Reshaping resource redistribution across the economy
Mauritius’s economy still leans heavily on public administration and manufacturing, sectors that struggle to deliver sustained growth. Meanwhile, high-potential industries like IT and tourism remain underutilised in terms of job creation.
The government aims to shift this balance by boosting employment in high-value-added sectors through labour market reforms and increased digitalisation of public services. Streamlining the work permit process for foreign professionals is also part of the plan.
Experts agree these goals are relevant, but stress that success will depend on execution. A digital, performance-oriented transformation of the public sector is essential.
Fiscal discipline: Cautious adjustments, no drastic moves
With a public deficit exceeding 9% of GDP, the budget acknowledges rising social expenditure, such as pensions and social allowances but proposes a gradual phasing out over the next three to five years. Recurrent spending is expected to grow by 4% in the coming year.

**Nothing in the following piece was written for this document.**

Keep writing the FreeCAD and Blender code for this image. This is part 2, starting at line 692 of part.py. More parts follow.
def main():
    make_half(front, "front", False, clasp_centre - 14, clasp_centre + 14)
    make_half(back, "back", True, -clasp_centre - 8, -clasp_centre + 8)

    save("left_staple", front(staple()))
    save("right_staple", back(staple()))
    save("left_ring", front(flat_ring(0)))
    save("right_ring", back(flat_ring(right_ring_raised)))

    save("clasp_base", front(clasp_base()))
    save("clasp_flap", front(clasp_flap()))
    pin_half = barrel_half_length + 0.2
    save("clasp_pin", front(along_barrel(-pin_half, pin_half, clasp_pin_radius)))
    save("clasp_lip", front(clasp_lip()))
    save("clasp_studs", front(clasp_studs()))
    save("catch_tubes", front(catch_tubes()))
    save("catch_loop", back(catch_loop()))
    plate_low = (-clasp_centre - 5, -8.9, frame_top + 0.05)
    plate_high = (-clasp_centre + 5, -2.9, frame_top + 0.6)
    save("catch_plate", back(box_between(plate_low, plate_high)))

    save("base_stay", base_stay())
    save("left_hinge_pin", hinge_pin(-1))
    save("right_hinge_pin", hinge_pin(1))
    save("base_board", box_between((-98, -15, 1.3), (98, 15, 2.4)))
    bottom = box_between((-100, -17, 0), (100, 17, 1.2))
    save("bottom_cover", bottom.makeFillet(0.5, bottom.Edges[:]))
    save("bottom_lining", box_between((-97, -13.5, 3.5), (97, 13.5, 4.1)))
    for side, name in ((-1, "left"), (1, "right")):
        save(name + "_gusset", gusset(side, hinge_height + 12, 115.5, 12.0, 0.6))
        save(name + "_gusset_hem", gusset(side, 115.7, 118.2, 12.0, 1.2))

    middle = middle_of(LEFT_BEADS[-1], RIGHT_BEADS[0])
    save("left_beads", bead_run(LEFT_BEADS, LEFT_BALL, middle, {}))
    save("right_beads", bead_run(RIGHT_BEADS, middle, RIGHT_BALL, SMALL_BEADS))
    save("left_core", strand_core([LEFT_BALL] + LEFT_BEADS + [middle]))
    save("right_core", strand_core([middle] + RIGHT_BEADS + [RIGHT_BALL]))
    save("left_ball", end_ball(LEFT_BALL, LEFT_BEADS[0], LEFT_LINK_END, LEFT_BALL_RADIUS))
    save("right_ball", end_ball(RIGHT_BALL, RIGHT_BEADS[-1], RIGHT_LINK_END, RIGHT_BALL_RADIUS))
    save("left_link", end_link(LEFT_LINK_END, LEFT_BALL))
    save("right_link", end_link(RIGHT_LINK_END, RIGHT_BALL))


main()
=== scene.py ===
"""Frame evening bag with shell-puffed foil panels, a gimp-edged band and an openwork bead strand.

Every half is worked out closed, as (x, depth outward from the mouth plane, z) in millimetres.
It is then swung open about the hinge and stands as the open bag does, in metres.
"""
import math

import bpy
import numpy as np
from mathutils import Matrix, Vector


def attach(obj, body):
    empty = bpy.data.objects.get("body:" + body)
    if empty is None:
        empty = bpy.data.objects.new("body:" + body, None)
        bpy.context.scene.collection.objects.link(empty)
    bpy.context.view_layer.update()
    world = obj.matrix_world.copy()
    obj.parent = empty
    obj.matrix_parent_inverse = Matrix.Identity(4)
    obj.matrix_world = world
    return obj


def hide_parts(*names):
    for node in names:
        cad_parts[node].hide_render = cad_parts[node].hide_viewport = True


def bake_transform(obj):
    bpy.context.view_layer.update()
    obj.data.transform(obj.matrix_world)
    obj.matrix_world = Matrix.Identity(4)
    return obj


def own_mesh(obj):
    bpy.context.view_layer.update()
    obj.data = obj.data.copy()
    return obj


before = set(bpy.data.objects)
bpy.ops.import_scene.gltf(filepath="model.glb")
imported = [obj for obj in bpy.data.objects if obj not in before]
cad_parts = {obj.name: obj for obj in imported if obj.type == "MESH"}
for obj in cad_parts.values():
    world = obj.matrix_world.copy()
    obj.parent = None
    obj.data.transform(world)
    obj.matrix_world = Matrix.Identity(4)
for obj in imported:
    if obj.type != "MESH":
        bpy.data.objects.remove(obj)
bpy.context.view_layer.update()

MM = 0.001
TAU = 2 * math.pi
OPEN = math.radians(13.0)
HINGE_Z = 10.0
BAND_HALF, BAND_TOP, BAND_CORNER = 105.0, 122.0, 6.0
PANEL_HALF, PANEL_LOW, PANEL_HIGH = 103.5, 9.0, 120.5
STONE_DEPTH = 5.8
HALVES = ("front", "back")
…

To fund this fragile balance, the government is counting on a 10% increase in tax revenue and a one-time Rs 10 billion injection from the Chagos settlement. Analysts describe this as a fiscally conservative approach: few structural reforms and a postponement of deeper adjustments. In effect, the private sector will bear the brunt of the budgetary realignment.
Taxation: Fair distribution or risk of deterrence ?
New tax measures include an additional levy on high earners and large corporations, a minimum tax in certain sectors, increased taxation on capital gains from non-resident property sales and tweaks to tax structures for international operations.
At the same time, some incentive schemes, like tax benefits under the Smart City Scheme are being phased out. Experts warn that such changes could weaken Mauritius’s appeal as a competitive investment hub. A balanced tax strategy should foster fairness while still encouraging entrepreneurship, especially in emerging industries.
Infrastructure: Ambitious spending, but too state-centric
The budget sets out a hefty Rs 180 billion infrastructure investment plan over five years, focusing on roads and water management. However, private sector participation remains limited despite the fact that public-private partnerships (PPPs) could amplify economic impact.
For example, the Rs 5.4 billion allocated to port development could have had a broader effect if paired with private financing. Experts argue that PPPs could generate greater economic value while easing pressure on public finances.
Overall assessment: A delicate balance with promising yet incomplete measures
Theme | Notable Progress | Challenges |
Strategic vision | Strong focus on innovation | Weak link between vision and execution |
Labour and administration | Push for digital transformation | Implementation remains complex and slow |
Spending discipline | Acknowledgement of budget constraints | High definit persists, no bold reform agenda |
Taxation | New redistributive tools | Risk of reduced foreign investment |
Infrastructure investment | Clear ambition for development | Limited private sector involvement and openness to PPPs |
What could strengthen this budget?
Several action points could boost the effectiveness of this year’s budget:
- Define a clear roadmap for “Innovative Mauritius” with measurable performance indicators
- Accelerate digital transformation in the public sector with tangible tools and timelines
- Rethink the tax model to strike a fair balance between social equity and investor appeal
- Simplify and clarify the work permit process for foreign professionals
- Launch a proactive strategy to bring private investment into infrastructure projects, especially via PPPs
Conclusion: A framework is in place, but the work has only just begun
The 2025-2026 Budget lays out an important vision for reshaping Mauritius’s economic model. It contains strong intentions, particularly in the areas of innovation, tax fairness, and sustainability but execution will be the true test.
Whether this budget marks a turning point or just a cautious transition toward deeper reform remains to be seen. The outcome will depend heavily on political will, institutional efficiency, and strategic governance, especially the ability to bring the private sector on board.